Sonya: So anything on your personal property, you’re good to go.

Karen: Public property, you cannot. There are laws that protect native birds. You cannot collect even their feathers, or their nests or anything. It’s illegal to do that. And so, be aware of those things when you’re out.

Sonya: You could still study it, as Charlotte said, in situ, you know, right there.

Karen: Yes, right there.

Sonya: But, don’t take them home with you.

Karen: But you cannot collect them.

Sonya: All right, good to know. Thanks so much for helping us.

I hope that has clarified in your mind nature walks and nature study. Both of them are wonderful tools. Get out into nature, that’s the main thing. And then, just journal your continuing and growing relationship with God’s creation around you.


  1. The thought I was struck with as I read the article was taking a photograph of what catches your kid’s interest while outdoors during favorable weather. Later when the weather isn’t too friendly, study the photographs. You can easily zoom in on pictures taken on an iPhone, or ones that have been uploaded to the computer.
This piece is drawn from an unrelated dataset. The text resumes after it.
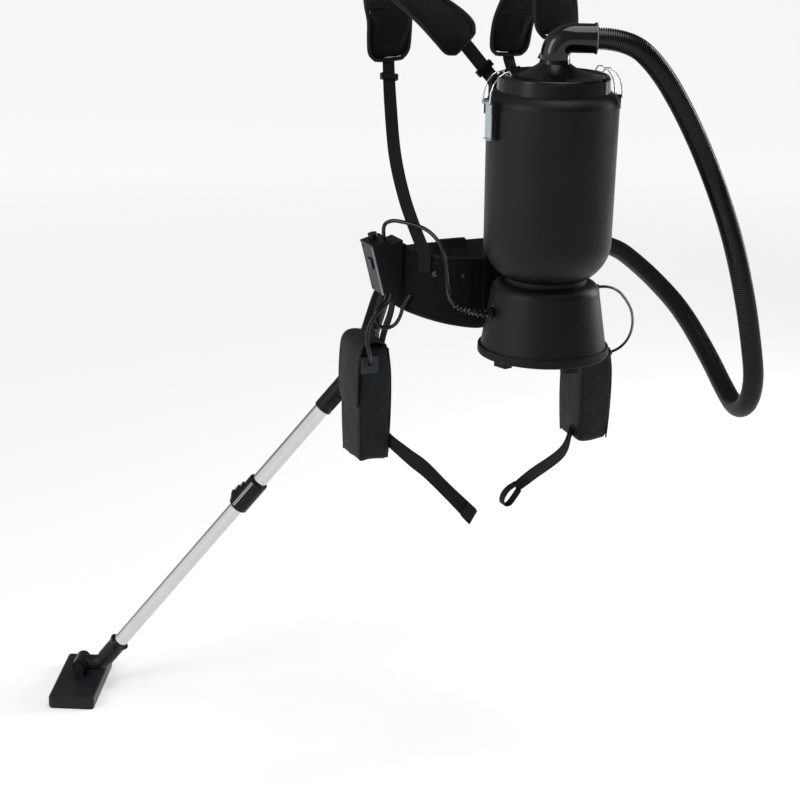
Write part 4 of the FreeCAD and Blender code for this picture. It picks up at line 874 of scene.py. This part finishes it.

    For example, we took a picture of a caterpillar that was crawling on my son’s arm. Later, we zoomed in/cropped it then had it professionally printed. Taking a photograph of the caterpillar then zooming in allowed us to see the face of this insect; something we couldn’t do in person at the time it was crawling around. Later still, we submitted the photograph for an art contest, and it won us 1st place. This experience really made nature come alive for my son.

    • Wow! What a wonderful experience you guys were afforded. You have a great point about being able to see the face of the caterpillar. Pictures we take during our nature walks allow us the opportunity, at times, to better study (and/or draw) nature. We have often taken pictures of birds and come home to draw them. For whatever reason, birds just don’t cooperate with us and sit still long enough for us to draw.

  2. Thank you for a clear explanation on the difference between nature study and nature walks. That was very helpful! Thanks!